======== Dataset extract ========
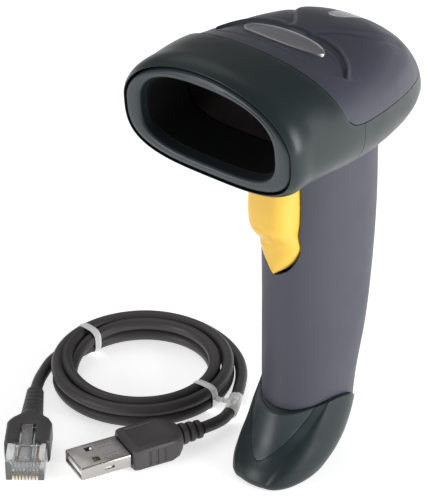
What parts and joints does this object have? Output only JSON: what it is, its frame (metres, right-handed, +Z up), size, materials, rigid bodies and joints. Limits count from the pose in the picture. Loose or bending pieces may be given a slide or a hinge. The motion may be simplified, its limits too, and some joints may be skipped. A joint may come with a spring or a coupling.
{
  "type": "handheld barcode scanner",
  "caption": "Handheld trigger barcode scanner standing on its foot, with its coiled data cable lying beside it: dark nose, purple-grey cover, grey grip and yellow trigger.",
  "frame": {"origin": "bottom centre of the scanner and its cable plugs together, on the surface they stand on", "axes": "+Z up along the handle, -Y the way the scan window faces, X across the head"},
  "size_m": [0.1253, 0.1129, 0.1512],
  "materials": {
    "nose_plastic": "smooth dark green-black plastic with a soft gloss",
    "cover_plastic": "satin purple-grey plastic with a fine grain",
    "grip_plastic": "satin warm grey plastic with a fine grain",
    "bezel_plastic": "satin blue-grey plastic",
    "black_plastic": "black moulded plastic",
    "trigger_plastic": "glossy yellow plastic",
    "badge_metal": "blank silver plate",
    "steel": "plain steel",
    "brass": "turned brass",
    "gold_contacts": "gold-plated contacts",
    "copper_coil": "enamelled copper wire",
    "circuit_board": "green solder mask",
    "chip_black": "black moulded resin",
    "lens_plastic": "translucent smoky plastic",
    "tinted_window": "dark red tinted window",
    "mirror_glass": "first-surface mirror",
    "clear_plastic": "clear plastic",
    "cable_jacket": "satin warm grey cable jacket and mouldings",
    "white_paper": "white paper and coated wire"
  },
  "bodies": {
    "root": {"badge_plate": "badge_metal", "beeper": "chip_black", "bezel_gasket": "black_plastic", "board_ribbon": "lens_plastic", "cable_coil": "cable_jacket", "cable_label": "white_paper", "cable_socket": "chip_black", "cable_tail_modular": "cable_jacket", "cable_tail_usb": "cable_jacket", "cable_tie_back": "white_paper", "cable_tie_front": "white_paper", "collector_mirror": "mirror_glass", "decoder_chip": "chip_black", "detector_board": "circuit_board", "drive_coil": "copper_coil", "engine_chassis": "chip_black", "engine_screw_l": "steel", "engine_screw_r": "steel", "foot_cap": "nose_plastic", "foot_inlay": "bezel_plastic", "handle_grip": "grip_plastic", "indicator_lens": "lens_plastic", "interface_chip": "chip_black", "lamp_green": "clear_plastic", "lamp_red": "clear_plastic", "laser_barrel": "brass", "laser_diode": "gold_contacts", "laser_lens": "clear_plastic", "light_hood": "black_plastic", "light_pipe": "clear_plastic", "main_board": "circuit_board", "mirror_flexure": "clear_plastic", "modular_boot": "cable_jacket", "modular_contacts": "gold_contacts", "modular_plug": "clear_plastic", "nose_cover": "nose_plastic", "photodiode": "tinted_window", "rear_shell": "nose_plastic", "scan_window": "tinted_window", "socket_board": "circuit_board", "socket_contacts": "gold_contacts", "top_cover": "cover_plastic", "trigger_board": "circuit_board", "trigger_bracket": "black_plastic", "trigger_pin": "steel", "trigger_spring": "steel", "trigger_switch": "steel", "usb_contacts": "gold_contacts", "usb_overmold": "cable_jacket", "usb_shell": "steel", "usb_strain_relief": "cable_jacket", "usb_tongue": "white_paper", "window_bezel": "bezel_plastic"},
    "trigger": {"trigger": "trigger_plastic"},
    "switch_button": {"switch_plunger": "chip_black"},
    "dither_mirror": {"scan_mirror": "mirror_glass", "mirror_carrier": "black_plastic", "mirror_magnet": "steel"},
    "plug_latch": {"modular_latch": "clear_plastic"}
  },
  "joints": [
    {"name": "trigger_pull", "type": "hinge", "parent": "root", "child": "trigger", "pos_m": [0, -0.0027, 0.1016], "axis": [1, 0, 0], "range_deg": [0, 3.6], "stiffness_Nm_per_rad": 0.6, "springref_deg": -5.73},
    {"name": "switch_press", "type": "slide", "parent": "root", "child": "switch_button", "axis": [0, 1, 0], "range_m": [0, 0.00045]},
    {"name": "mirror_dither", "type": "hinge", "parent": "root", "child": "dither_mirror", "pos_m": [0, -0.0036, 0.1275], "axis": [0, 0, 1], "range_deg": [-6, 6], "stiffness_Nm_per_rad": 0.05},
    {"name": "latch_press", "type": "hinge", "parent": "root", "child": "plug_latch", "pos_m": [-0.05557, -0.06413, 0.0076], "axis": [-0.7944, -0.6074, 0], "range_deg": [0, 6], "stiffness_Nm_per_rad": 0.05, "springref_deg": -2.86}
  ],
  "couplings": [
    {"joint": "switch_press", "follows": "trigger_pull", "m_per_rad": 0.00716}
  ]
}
========
## Objective
Set out every line from the material that contains the string "slide".

## Reply to the exercise
What parts and joints does this object have? Output only JSON: what it is, its frame (metres, right-handed, +Z up), size, materials, rigid bodies and joints. Limits count from the pose in the picture. Loose or bending pieces may be given a slide or a hinge. The motion may be simplified, its limits too, and some joints may be skipped. A joint may come with a spring or a coupling.
    {"name": "switch_press", "type": "slide", "parent": "root", "child": "switch_button", "axis": [0, 1, 0], "range_m": [0, 0.00045]},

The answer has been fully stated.